Typically, dozens of smelt are found during the state Department of Fish and Wildlife’s April survey. Just three years ago, in fact, the researchers found 143 smelt.
Peter Moyle, a leading expert on California’s native fishes, said in an email this week that this year’s April results are “shocking but not unexpected.” Moyle previously has warned that California should prepare for the extinction of the species.
It’s not unusual for fewer smelt to be found later in the spring, possibly as adults die off after spawning, Moyle said.
But it’s simply “sad” to see that no smelt were found in 39 of the 40 locations sampled, Moyle said.
While the areas surveyed represent only a small fraction of the smelt’s total habitat, Moyle said the surveys target where fish are most likely to be as they gather and spawn.
“The main hope now for the smelt is that some of these remaining fish spawned successfully and the young will survive for a year despite unfavorable conditions,” he wrote.
Smelt have been declining for more than a decade, but the drought makes matters worse.
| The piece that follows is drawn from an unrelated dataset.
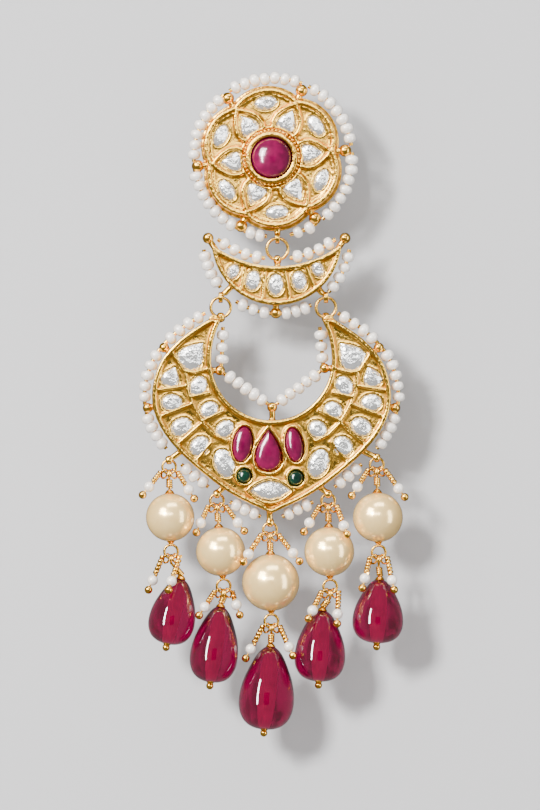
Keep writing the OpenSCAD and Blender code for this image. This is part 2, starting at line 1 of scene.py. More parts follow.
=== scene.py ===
# %% [markdown]
# This lesson dresses a chandbali, an earring of three gold plates that hang one under the other.
# The plates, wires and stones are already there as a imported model, the frame. Each new piece is made in
# the same place and takes over from one of the frame's nodes, so it fits with no trying out.
# The earring's lengths are in millimetres as seen from the front, and Blender gets them in metres. The
# camera, the lights and the paper are placed in metres.

# %% Load the frame
import json
import math
import random

import bpy
from mathutils import Matrix, Vector

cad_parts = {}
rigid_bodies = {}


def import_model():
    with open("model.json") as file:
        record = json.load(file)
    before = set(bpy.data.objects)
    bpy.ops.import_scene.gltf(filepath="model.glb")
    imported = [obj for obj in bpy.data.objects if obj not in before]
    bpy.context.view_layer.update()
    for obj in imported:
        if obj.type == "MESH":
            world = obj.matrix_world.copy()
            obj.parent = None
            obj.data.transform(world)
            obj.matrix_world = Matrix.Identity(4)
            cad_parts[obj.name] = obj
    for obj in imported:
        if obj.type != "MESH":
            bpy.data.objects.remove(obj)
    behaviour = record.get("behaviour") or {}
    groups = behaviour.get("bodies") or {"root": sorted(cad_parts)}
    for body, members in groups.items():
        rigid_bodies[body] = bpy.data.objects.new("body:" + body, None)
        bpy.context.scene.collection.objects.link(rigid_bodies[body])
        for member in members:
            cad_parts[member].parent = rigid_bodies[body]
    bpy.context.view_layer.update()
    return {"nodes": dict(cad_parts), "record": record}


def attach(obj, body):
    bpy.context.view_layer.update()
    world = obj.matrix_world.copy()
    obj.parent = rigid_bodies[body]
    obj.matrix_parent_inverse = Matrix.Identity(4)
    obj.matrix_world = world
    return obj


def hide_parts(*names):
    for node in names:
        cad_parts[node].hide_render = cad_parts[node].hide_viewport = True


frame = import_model()
MM = 0.001
MIDDLE = -1.2  # depth of the strings, wires and drops, which all hang in one plane
FACE = -2.4  # depth of the plates' front faces
chance = random.Random(7)

# %% [markdown]
# The camera looks straight at the front through a long lens, from so far away that the earring shows no
# perspective, as in a catalogue picture. The object fills about four fifths of the picture's height.
# The picture is upright, so the sensor's width counts along its height.

# %% Camera
FRAME_HEIGHT = 0.110
CAMERA_AWAY = 0.60
aim = Vector((-0.0002, MIDDLE * MM, -0.0335))
camera_data = bpy.data.cameras.new("camera")
camera_data.sensor_width = 36
camera_data.lens = camera_data.sensor_width * CAMERA_AWAY / FRAME_HEIGHT
camera = bpy.data.objects.new("camera", camera_data)
camera.location = aim - Vector((0, CAMERA_AWAY, 0))
camera.rotation_euler = (math.radians(90), 0, 0)
camera_data.clip_start = 0.01
bpy.context.scene.collection.objects.link(camera)
bpy.context.scene.camera = camera
print("lens", round(camera_data.lens), "mm")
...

Less flow through the Delta means a saltier estuary; smelt need relatively fresh water for breeding purposes. When they don’t find that in the western Delta, they move farther east, into areas where they are more likely to fall prey to predatory fish or become exposed to pollution or diversion pumps.
Struggling to balance environmental needs against “substantial human suffering,” state officials bypassed some of the water-quality requirements for smelt and other species last year and again this year. Skirting those rules likely would harm fish, they found, but not to an unreasonable extent.
Environmentalists disagree. The latest survey results make it likely that the debate will continue.